╭─ Source material

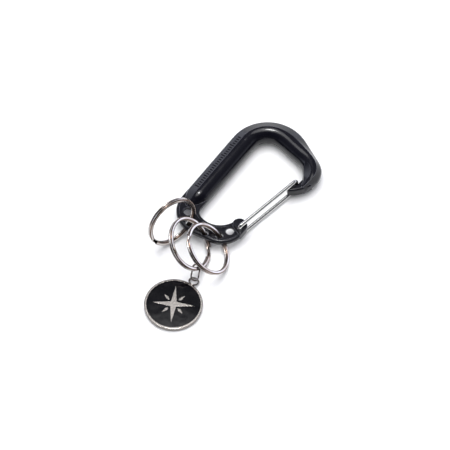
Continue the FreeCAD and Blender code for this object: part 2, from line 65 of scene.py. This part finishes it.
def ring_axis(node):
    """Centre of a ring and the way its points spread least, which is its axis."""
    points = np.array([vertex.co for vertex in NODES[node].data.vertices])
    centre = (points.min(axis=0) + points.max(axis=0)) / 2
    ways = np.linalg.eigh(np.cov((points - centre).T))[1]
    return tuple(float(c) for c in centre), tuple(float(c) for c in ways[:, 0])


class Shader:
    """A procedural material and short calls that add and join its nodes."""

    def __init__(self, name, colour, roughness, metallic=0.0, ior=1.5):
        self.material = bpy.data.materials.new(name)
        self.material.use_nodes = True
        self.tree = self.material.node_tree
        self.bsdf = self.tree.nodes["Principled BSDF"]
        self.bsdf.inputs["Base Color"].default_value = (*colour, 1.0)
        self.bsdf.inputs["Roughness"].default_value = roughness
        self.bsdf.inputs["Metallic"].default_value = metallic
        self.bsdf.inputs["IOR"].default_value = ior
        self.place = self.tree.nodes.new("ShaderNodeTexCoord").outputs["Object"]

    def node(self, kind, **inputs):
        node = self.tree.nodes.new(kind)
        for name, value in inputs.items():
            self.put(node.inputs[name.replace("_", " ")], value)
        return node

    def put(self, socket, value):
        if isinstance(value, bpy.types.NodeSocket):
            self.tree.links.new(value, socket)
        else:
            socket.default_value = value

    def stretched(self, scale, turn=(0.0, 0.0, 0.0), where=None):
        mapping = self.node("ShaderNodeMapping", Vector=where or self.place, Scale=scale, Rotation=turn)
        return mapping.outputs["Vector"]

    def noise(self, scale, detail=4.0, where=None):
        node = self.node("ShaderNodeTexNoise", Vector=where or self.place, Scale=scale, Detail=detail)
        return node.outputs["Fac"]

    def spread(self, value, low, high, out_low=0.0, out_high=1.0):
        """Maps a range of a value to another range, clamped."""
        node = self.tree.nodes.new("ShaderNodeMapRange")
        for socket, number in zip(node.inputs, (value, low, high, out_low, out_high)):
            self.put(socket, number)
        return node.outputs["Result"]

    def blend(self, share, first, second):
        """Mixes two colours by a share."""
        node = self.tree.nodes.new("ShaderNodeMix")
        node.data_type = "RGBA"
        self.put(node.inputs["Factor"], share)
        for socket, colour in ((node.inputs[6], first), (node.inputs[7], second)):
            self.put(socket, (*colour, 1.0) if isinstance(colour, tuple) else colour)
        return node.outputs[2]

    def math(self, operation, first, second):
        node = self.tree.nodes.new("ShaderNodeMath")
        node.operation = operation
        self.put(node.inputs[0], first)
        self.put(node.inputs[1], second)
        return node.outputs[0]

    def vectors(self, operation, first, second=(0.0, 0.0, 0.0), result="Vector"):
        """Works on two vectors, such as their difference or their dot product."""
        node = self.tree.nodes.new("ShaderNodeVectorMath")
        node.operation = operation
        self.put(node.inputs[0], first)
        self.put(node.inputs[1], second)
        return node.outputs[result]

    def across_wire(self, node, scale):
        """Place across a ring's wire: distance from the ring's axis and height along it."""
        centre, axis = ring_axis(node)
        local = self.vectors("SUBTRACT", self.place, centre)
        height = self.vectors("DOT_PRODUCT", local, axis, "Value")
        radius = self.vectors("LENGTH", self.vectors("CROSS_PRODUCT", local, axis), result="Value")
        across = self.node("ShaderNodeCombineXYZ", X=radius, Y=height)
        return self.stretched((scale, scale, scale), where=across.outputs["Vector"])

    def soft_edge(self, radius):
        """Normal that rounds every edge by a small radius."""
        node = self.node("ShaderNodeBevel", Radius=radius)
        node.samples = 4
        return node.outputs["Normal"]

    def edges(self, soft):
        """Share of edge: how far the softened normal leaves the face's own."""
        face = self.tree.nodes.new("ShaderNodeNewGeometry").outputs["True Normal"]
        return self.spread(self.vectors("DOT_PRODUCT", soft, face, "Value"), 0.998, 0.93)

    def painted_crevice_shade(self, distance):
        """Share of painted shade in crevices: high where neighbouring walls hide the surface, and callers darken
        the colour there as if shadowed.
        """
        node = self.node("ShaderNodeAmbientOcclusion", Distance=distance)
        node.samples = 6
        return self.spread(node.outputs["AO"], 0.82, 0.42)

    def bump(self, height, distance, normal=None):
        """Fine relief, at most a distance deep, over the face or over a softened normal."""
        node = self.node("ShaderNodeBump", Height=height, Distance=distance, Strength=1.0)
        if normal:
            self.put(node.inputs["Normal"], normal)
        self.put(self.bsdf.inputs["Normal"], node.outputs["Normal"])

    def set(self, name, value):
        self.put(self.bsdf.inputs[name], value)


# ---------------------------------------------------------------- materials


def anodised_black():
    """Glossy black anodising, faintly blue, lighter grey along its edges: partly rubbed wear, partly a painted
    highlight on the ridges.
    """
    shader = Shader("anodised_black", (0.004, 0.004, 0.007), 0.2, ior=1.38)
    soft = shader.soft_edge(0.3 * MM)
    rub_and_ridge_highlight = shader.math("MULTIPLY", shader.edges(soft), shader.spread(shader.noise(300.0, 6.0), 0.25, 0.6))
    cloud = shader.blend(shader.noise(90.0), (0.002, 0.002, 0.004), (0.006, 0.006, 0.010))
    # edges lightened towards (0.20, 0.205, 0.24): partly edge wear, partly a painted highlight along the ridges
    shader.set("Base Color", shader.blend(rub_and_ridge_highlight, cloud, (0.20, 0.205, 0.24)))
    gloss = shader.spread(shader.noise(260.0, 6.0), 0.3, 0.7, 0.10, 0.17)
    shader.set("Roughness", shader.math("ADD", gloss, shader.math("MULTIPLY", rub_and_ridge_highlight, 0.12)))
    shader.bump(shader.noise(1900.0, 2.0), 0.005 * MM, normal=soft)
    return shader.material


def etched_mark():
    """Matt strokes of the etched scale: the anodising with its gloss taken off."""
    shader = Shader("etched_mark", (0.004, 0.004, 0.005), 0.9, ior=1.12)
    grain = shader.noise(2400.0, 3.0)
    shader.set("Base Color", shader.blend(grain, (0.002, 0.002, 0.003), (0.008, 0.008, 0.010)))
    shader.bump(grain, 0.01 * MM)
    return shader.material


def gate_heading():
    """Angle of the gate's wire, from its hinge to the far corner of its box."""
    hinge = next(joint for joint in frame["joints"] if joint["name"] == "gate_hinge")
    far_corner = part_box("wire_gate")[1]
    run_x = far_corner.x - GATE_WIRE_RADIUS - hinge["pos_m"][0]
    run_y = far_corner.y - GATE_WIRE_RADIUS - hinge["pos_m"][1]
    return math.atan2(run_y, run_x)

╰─

(Task brief) Quote the listing in full, please, keeping every line exact.

(Response to this exercise)
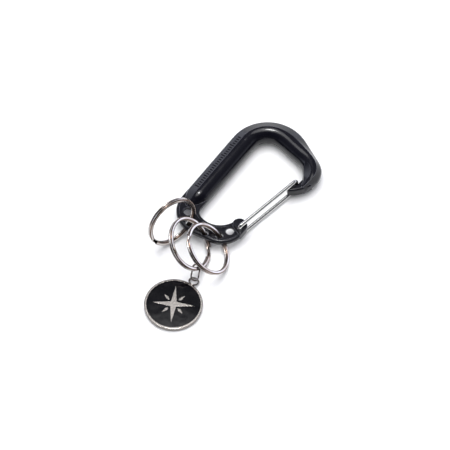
Continue the FreeCAD and Blender code for this object: part 2, from line 65 of scene.py. This part finishes it.
def ring_axis(node):
    """Centre of a ring and the way its points spread least, which is its axis."""
    points = np.array([vertex.co for vertex in NODES[node].data.vertices])
    centre = (points.min(axis=0) + points.max(axis=0)) / 2
    ways = np.linalg.eigh(np.cov((points - centre).T))[1]
    return tuple(float(c) for c in centre), tuple(float(c) for c in ways[:, 0])


class Shader:
    """A procedural material and short calls that add and join its nodes."""

    def __init__(self, name, colour, roughness, metallic=0.0, ior=1.5):
        self.material = bpy.data.materials.new(name)
        self.material.use_nodes = True
        self.tree = self.material.node_tree
        self.bsdf = self.tree.nodes["Principled BSDF"]
        self.bsdf.inputs["Base Color"].default_value = (*colour, 1.0)
        self.bsdf.inputs["Roughness"].default_value = roughness
        self.bsdf.inputs["Metallic"].default_value = metallic
        self.bsdf.inputs["IOR"].default_value = ior
        self.place = self.tree.nodes.new("ShaderNodeTexCoord").outputs["Object"]

    def node(self, kind, **inputs):
        node = self.tree.nodes.new(kind)
        for name, value in inputs.items():
            self.put(node.inputs[name.replace("_", " ")], value)
        return node

    def put(self, socket, value):
        if isinstance(value, bpy.types.NodeSocket):
            self.tree.links.new(value, socket)
        else:
            socket.default_value = value

    def stretched(self, scale, turn=(0.0, 0.0, 0.0), where=None):
        mapping = self.node("ShaderNodeMapping", Vector=where or self.place, Scale=scale, Rotation=turn)
        return mapping.outputs["Vector"]

    def noise(self, scale, detail=4.0, where=None):
        node = self.node("ShaderNodeTexNoise", Vector=where or self.place, Scale=scale, Detail=detail)
        return node.outputs["Fac"]

    def spread(self, value, low, high, out_low=0.0, out_high=1.0):
        """Maps a range of a value to another range, clamped."""
        node = self.tree.nodes.new("ShaderNodeMapRange")
        for socket, number in zip(node.inputs, (value, low, high, out_low, out_high)):
            self.put(socket, number)
        return node.outputs["Result"]

    def blend(self, share, first, second):
        """Mixes two colours by a share."""
        node = self.tree.nodes.new("ShaderNodeMix")
        node.data_type = "RGBA"
        self.put(node.inputs["Factor"], share)
        for socket, colour in ((node.inputs[6], first), (node.inputs[7], second)):
            self.put(socket, (*colour, 1.0) if isinstance(colour, tuple) else colour)
        return node.outputs[2]

    def math(self, operation, first, second):
        node = self.tree.nodes.new("ShaderNodeMath")
        node.operation = operation
        self.put(node.inputs[0], first)
        self.put(node.inputs[1], second)
        return node.outputs[0]

    def vectors(self, operation, first, second=(0.0, 0.0, 0.0), result="Vector"):
        """Works on two vectors, such as their difference or their dot product."""
        node = self.tree.nodes.new("ShaderNodeVectorMath")
        node.operation = operation
        self.put(node.inputs[0], first)
        self.put(node.inputs[1], second)
        return node.outputs[result]

    def across_wire(self, node, scale):
        """Place across a ring's wire: distance from the ring's axis and height along it."""
        centre, axis = ring_axis(node)
        local = self.vectors("SUBTRACT", self.place, centre)
        height = self.vectors("DOT_PRODUCT", local, axis, "Value")
        radius = self.vectors("LENGTH", self.vectors("CROSS_PRODUCT", local, axis), result="Value")
        across = self.node("ShaderNodeCombineXYZ", X=radius, Y=height)
        return self.stretched((scale, scale, scale), where=across.outputs["Vector"])

    def soft_edge(self, radius):
        """Normal that rounds every edge by a small radius."""
        node = self.node("ShaderNodeBevel", Radius=radius)
        node.samples = 4
        return node.outputs["Normal"]

    def edges(self, soft):
        """Share of edge: how far the softened normal leaves the face's own."""
        face = self.tree.nodes.new("ShaderNodeNewGeometry").outputs["True Normal"]
        return self.spread(self.vectors("DOT_PRODUCT", soft, face, "Value"), 0.998, 0.93)

    def painted_crevice_shade(self, distance):
        """Share of painted shade in crevices: high where neighbouring walls hide the surface, and callers darken
        the colour there as if shadowed.
        """
        node = self.node("ShaderNodeAmbientOcclusion", Distance=distance)
        node.samples = 6
        return self.spread(node.outputs["AO"], 0.82, 0.42)

    def bump(self, height, distance, normal=None):
        """Fine relief, at most a distance deep, over the face or over a softened normal."""
        node = self.node("ShaderNodeBump", Height=height, Distance=distance, Strength=1.0)
        if normal:
            self.put(node.inputs["Normal"], normal)
        self.put(self.bsdf.inputs["Normal"], node.outputs["Normal"])

    def set(self, name, value):
        self.put(self.bsdf.inputs[name], value)


# ---------------------------------------------------------------- materials


def anodised_black():
    """Glossy black anodising, faintly blue, lighter grey along its edges: partly rubbed wear, partly a painted
    highlight on the ridges.
    """
    shader = Shader("anodised_black", (0.004, 0.004, 0.007), 0.2, ior=1.38)
    soft = shader.soft_edge(0.3 * MM)
    rub_and_ridge_highlight = shader.math("MULTIPLY", shader.edges(soft), shader.spread(shader.noise(300.0, 6.0), 0.25, 0.6))
    cloud = shader.blend(shader.noise(90.0), (0.002, 0.002, 0.004), (0.006, 0.006, 0.010))
    # edges lightened towards (0.20, 0.205, 0.24): partly edge wear, partly a painted highlight along the ridges
    shader.set("Base Color", shader.blend(rub_and_ridge_highlight, cloud, (0.20, 0.205, 0.24)))
    gloss = shader.spread(shader.noise(260.0, 6.0), 0.3, 0.7, 0.10, 0.17)
    shader.set("Roughness", shader.math("ADD", gloss, shader.math("MULTIPLY", rub_and_ridge_highlight, 0.12)))
    shader.bump(shader.noise(1900.0, 2.0), 0.005 * MM, normal=soft)
    return shader.material


def etched_mark():
    """Matt strokes of the etched scale: the anodising with its gloss taken off."""
    shader = Shader("etched_mark", (0.004, 0.004, 0.005), 0.9, ior=1.12)
    grain = shader.noise(2400.0, 3.0)
    shader.set("Base Color", shader.blend(grain, (0.002, 0.002, 0.003), (0.008, 0.008, 0.010)))
    shader.bump(grain, 0.01 * MM)
    return shader.material


def gate_heading():
    """Angle of the gate's wire, from its hinge to the far corner of its box."""
    hinge = next(joint for joint in frame["joints"] if joint["name"] == "gate_hinge")
    far_corner = part_box("wire_gate")[1]
    run_x = far_corner.x - GATE_WIRE_RADIUS - hinge["pos_m"][0]
    run_y = far_corner.y - GATE_WIRE_RADIUS - hinge["pos_m"][1]
    return math.atan2(run_y, run_x)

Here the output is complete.